begin

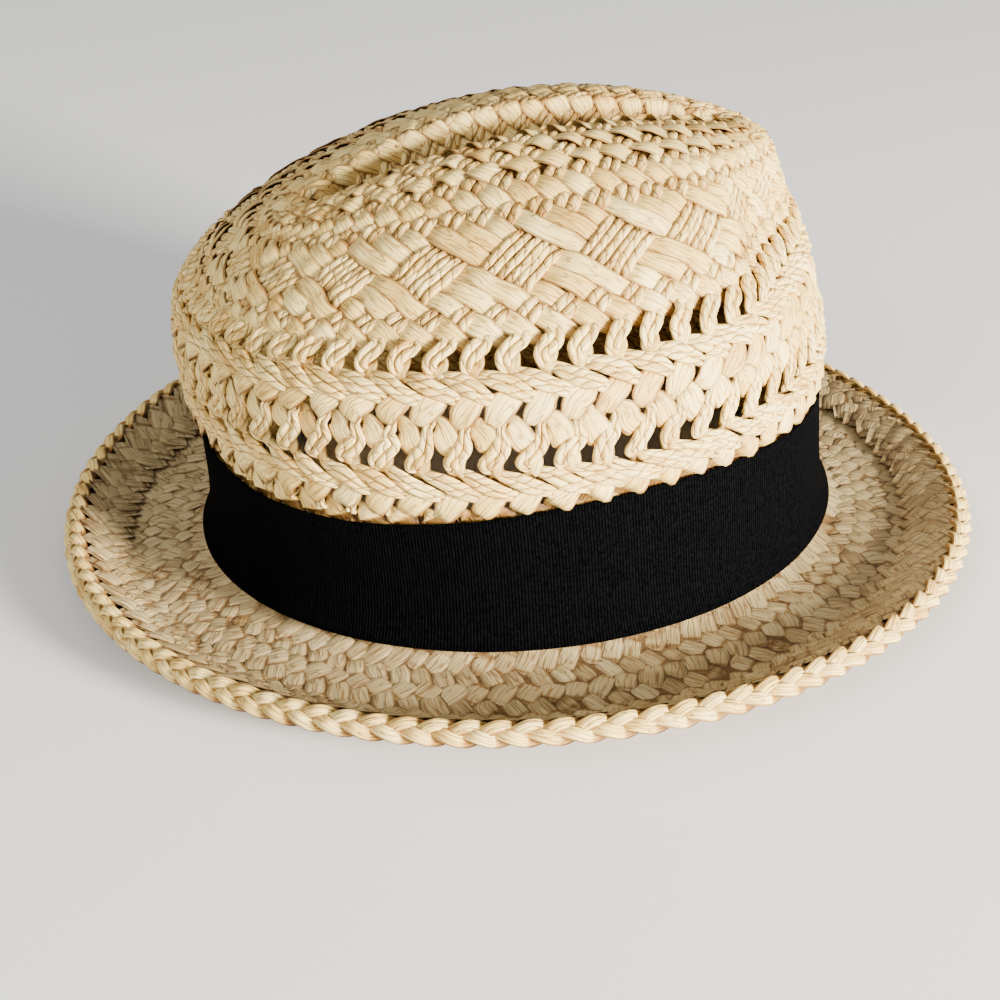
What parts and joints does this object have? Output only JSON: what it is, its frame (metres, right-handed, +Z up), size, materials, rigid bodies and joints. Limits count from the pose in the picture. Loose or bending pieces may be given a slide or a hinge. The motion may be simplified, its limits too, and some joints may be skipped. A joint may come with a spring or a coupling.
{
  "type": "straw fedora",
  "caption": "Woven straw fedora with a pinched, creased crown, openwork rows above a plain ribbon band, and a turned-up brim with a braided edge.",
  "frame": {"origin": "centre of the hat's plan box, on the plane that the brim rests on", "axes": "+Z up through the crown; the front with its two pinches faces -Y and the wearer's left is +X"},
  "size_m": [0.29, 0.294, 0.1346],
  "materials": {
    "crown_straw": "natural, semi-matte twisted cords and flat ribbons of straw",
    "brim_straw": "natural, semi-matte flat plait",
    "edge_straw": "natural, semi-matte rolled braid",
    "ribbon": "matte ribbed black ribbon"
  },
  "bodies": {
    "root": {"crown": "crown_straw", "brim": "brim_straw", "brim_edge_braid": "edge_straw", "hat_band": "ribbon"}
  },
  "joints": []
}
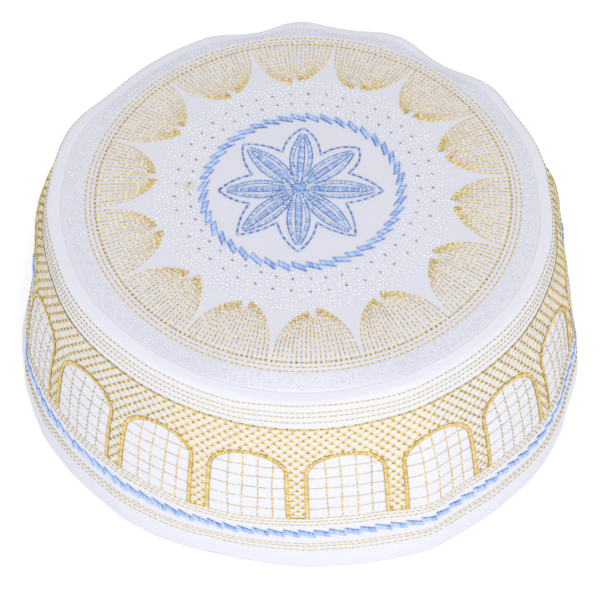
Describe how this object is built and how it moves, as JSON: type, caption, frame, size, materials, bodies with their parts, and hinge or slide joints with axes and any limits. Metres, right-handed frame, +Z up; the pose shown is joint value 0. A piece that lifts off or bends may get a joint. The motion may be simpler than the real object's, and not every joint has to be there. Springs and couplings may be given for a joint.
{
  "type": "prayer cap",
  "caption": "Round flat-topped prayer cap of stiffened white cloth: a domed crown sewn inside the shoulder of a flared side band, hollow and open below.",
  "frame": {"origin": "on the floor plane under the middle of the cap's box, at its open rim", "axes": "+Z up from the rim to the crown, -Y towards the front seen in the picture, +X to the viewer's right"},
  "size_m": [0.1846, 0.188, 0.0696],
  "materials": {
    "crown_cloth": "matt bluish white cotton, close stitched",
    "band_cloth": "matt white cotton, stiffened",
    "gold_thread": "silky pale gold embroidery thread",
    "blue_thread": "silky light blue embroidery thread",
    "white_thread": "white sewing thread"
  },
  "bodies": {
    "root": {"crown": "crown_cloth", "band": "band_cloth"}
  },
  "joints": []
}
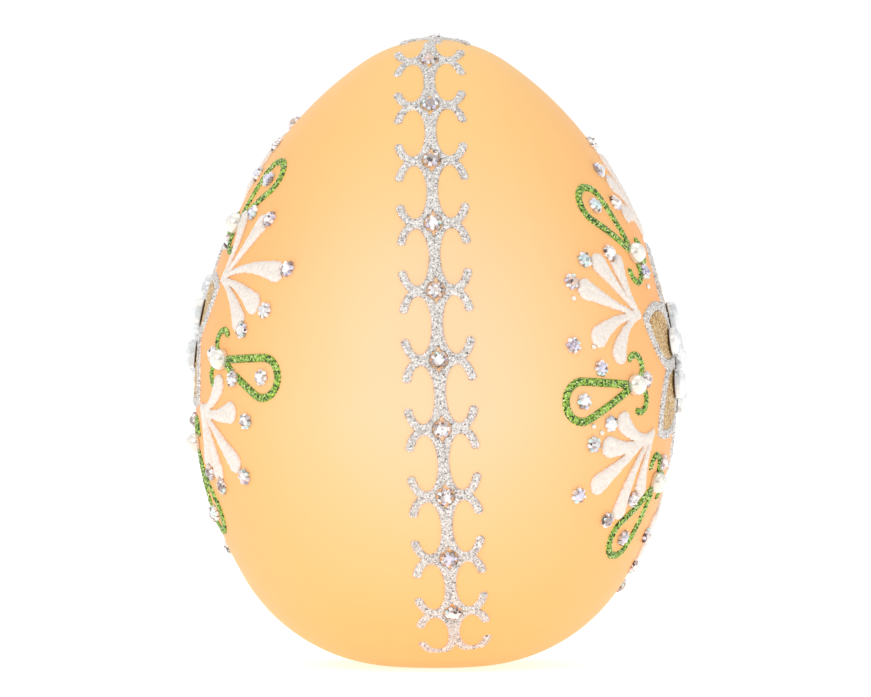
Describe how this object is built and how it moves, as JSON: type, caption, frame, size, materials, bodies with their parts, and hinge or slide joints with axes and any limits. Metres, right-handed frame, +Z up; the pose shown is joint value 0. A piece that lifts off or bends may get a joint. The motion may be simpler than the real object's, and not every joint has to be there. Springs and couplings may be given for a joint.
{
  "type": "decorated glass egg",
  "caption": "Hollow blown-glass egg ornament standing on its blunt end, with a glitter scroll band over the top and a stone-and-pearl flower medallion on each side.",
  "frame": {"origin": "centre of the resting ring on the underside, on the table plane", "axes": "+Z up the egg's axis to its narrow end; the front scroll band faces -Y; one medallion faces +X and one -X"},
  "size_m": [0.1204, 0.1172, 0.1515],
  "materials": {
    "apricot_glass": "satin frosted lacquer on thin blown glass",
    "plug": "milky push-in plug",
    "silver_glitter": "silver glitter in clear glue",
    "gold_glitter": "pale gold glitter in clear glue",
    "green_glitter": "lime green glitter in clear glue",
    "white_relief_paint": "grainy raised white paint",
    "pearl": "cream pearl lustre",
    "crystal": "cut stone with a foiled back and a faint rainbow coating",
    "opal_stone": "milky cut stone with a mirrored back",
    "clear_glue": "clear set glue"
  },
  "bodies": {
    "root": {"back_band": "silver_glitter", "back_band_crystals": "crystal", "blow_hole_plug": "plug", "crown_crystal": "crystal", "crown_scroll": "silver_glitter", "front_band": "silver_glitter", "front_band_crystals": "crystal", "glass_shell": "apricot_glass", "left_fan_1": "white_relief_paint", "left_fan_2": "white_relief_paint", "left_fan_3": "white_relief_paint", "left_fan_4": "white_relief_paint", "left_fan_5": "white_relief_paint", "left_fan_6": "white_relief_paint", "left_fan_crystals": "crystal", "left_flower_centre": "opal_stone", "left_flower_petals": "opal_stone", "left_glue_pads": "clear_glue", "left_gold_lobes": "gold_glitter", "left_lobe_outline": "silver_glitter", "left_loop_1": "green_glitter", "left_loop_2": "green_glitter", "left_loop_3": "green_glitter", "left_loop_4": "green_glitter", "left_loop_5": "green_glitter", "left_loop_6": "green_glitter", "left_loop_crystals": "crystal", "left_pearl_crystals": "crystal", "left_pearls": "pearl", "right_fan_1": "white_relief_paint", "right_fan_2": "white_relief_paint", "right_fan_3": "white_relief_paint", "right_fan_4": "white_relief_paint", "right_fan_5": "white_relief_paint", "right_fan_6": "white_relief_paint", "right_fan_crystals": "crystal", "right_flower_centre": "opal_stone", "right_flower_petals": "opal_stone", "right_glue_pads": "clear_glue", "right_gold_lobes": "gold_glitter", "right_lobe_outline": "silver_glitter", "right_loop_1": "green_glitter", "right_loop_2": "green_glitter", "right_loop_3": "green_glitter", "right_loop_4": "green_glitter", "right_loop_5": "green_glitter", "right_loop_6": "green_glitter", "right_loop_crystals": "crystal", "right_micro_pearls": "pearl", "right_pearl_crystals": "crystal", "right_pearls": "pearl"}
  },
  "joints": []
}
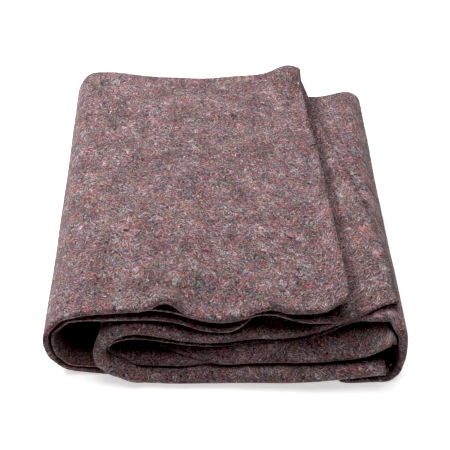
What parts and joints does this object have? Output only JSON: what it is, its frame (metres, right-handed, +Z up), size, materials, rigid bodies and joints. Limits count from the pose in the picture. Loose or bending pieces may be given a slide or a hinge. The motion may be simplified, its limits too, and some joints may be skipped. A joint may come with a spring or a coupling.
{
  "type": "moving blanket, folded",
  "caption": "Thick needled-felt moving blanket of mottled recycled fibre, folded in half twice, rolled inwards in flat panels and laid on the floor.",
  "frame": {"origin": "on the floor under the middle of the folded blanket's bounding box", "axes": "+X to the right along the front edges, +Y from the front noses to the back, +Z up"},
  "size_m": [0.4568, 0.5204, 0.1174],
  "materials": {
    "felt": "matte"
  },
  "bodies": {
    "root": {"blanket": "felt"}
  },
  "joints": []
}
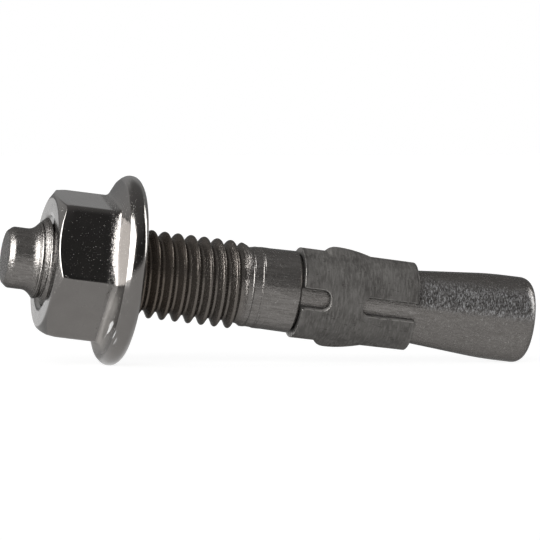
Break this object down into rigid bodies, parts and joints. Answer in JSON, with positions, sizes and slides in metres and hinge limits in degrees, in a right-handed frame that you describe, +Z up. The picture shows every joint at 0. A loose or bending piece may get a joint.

end

** PROBLEM REQUIREMENTS **
Make an exact copy of the data above.

** RESULT OF THIS TASK **
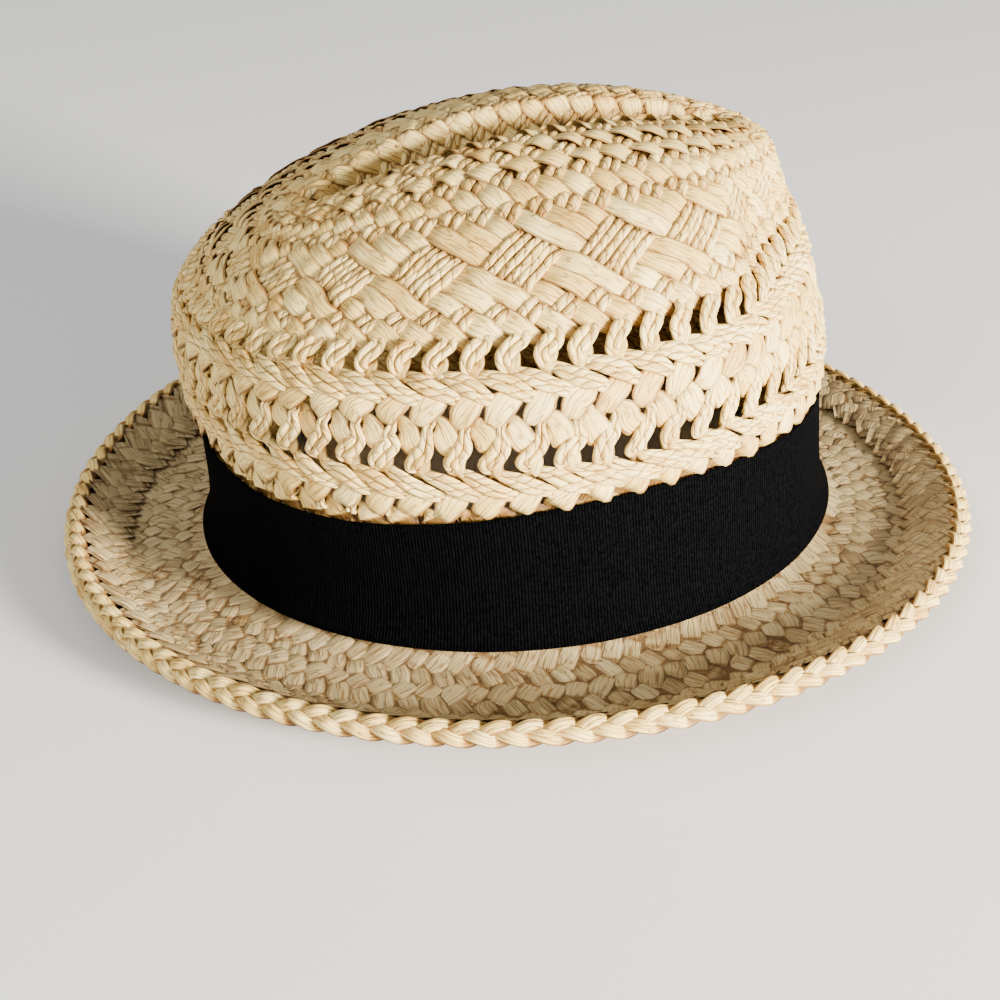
What parts and joints does this object have? Output only JSON: what it is, its frame (metres, right-handed, +Z up), size, materials, rigid bodies and joints. Limits count from the pose in the picture. Loose or bending pieces may be given a slide or a hinge. The motion may be simplified, its limits too, and some joints may be skipped. A joint may come with a spring or a coupling.
{
  "type": "straw fedora",
  "caption": "Woven straw fedora with a pinched, creased crown, openwork rows above a plain ribbon band, and a turned-up brim with a braided edge.",
  "frame": {"origin": "centre of the hat's plan box, on the plane that the brim rests on", "axes": "+Z up through the crown; the front with its two pinches faces -Y and the wearer's left is +X"},
  "size_m": [0.29, 0.294, 0.1346],
  "materials": {
    "crown_straw": "natural, semi-matte twisted cords and flat ribbons of straw",
    "brim_straw": "natural, semi-matte flat plait",
    "edge_straw": "natural, semi-matte rolled braid",
    "ribbon": "matte ribbed black ribbon"
  },
  "bodies": {
    "root": {"crown": "crown_straw", "brim": "brim_straw", "brim_edge_braid": "edge_straw", "hat_band": "ribbon"}
  },
  "joints": []
}
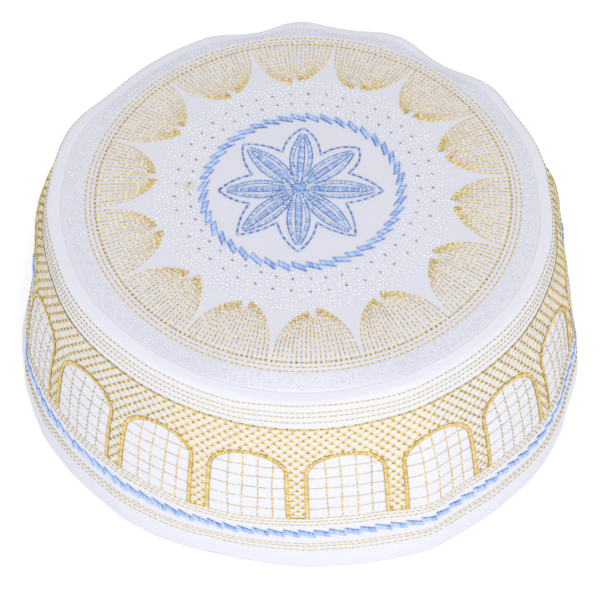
Describe how this object is built and how it moves, as JSON: type, caption, frame, size, materials, bodies with their parts, and hinge or slide joints with axes and any limits. Metres, right-handed frame, +Z up; the pose shown is joint value 0. A piece that lifts off or bends may get a joint. The motion may be simpler than the real object's, and not every joint has to be there. Springs and couplings may be given for a joint.
{
  "type": "prayer cap",
  "caption": "Round flat-topped prayer cap of stiffened white cloth: a domed crown sewn inside the shoulder of a flared side band, hollow and open below.",
  "frame": {"origin": "on the floor plane under the middle of the cap's box, at its open rim", "axes": "+Z up from the rim to the crown, -Y towards the front seen in the picture, +X to the viewer's right"},
  "size_m": [0.1846, 0.188, 0.0696],
  "materials": {
    "crown_cloth": "matt bluish white cotton, close stitched",
    "band_cloth": "matt white cotton, stiffened",
    "gold_thread": "silky pale gold embroidery thread",
    "blue_thread": "silky light blue embroidery thread",
    "white_thread": "white sewing thread"
  },
  "bodies": {
    "root": {"crown": "crown_cloth", "band": "band_cloth"}
  },
  "joints": []
}
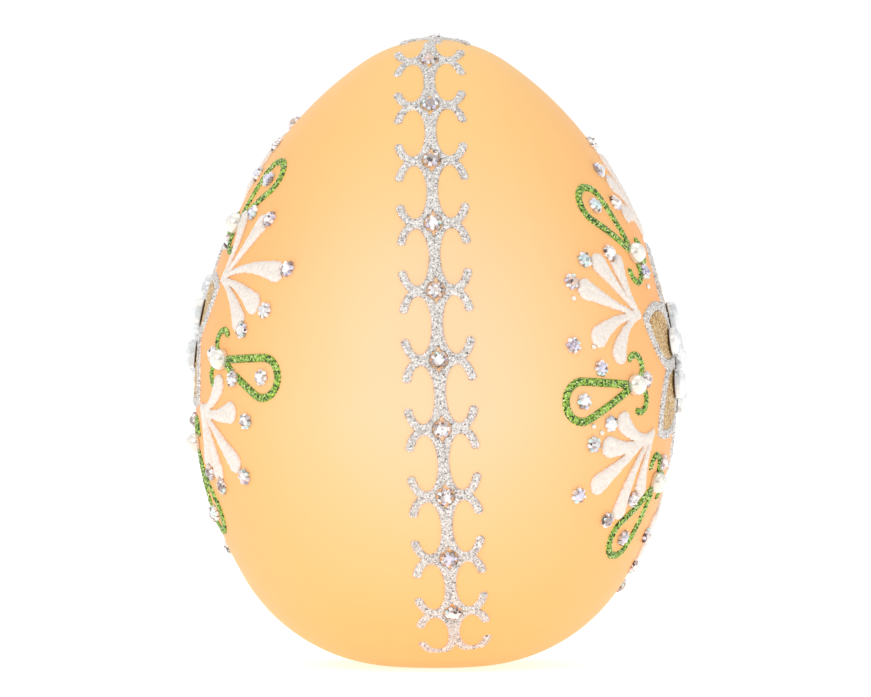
Describe how this object is built and how it moves, as JSON: type, caption, frame, size, materials, bodies with their parts, and hinge or slide joints with axes and any limits. Metres, right-handed frame, +Z up; the pose shown is joint value 0. A piece that lifts off or bends may get a joint. The motion may be simpler than the real object's, and not every joint has to be there. Springs and couplings may be given for a joint.
{
  "type": "decorated glass egg",
  "caption": "Hollow blown-glass egg ornament standing on its blunt end, with a glitter scroll band over the top and a stone-and-pearl flower medallion on each side.",
  "frame": {"origin": "centre of the resting ring on the underside, on the table plane", "axes": "+Z up the egg's axis to its narrow end; the front scroll band faces -Y; one medallion faces +X and one -X"},
  "size_m": [0.1204, 0.1172, 0.1515],
  "materials": {
    "apricot_glass": "satin frosted lacquer on thin blown glass",
    "plug": "milky push-in plug",
    "silver_glitter": "silver glitter in clear glue",
    "gold_glitter": "pale gold glitter in clear glue",
    "green_glitter": "lime green glitter in clear glue",
    "white_relief_paint": "grainy raised white paint",
    "pearl": "cream pearl lustre",
    "crystal": "cut stone with a foiled back and a faint rainbow coating",
    "opal_stone": "milky cut stone with a mirrored back",
    "clear_glue": "clear set glue"
  },
  "bodies": {
    "root": {"back_band": "silver_glitter", "back_band_crystals": "crystal", "blow_hole_plug": "plug", "crown_crystal": "crystal", "crown_scroll": "silver_glitter", "front_band": "silver_glitter", "front_band_crystals": "crystal", "glass_shell": "apricot_glass", "left_fan_1": "white_relief_paint", "left_fan_2": "white_relief_paint", "left_fan_3": "white_relief_paint", "left_fan_4": "white_relief_paint", "left_fan_5": "white_relief_paint", "left_fan_6": "white_relief_paint", "left_fan_crystals": "crystal", "left_flower_centre": "opal_stone", "left_flower_petals": "opal_stone", "left_glue_pads": "clear_glue", "left_gold_lobes": "gold_glitter", "left_lobe_outline": "silver_glitter", "left_loop_1": "green_glitter", "left_loop_2": "green_glitter", "left_loop_3": "green_glitter", "left_loop_4": "green_glitter", "left_loop_5": "green_glitter", "left_loop_6": "green_glitter", "left_loop_crystals": "crystal", "left_pearl_crystals": "crystal", "left_pearls": "pearl", "right_fan_1": "white_relief_paint", "right_fan_2": "white_relief_paint", "right_fan_3": "white_relief_paint", "right_fan_4": "white_relief_paint", "right_fan_5": "white_relief_paint", "right_fan_6": "white_relief_paint", "right_fan_crystals": "crystal", "right_flower_centre": "opal_stone", "right_flower_petals": "opal_stone", "right_glue_pads": "clear_glue", "right_gold_lobes": "gold_glitter", "right_lobe_outline": "silver_glitter", "right_loop_1": "green_glitter", "right_loop_2": "green_glitter", "right_loop_3": "green_glitter", "right_loop_4": "green_glitter", "right_loop_5": "green_glitter", "right_loop_6": "green_glitter", "right_loop_crystals": "crystal", "right_micro_pearls": "pearl", "right_pearl_crystals": "crystal", "right_pearls": "pearl"}
  },
  "joints": []
}
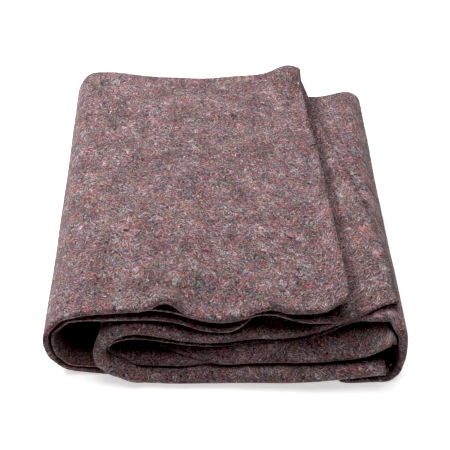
What parts and joints does this object have? Output only JSON: what it is, its frame (metres, right-handed, +Z up), size, materials, rigid bodies and joints. Limits count from the pose in the picture. Loose or bending pieces may be given a slide or a hinge. The motion may be simplified, its limits too, and some joints may be skipped. A joint may come with a spring or a coupling.
{
  "type": "moving blanket, folded",
  "caption": "Thick needled-felt moving blanket of mottled recycled fibre, folded in half twice, rolled inwards in flat panels and laid on the floor.",
  "frame": {"origin": "on the floor under the middle of the folded blanket's bounding box", "axes": "+X to the right along the front edges, +Y from the front noses to the back, +Z up"},
  "size_m": [0.4568, 0.5204, 0.1174],
  "materials": {
    "felt": "matte"
  },
  "bodies": {
    "root": {"blanket": "felt"}
  },
  "joints": []
}
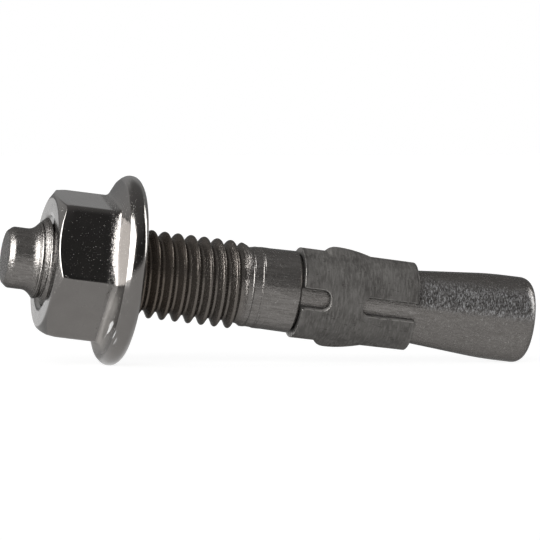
Break this object down into rigid bodies, parts and joints. Answer in JSON, with positions, sizes and slides in metres and hinge limits in degrees, in a right-handed frame that you describe, +Z up. The picture shows every joint at 0. A loose or bending piece may get a joint.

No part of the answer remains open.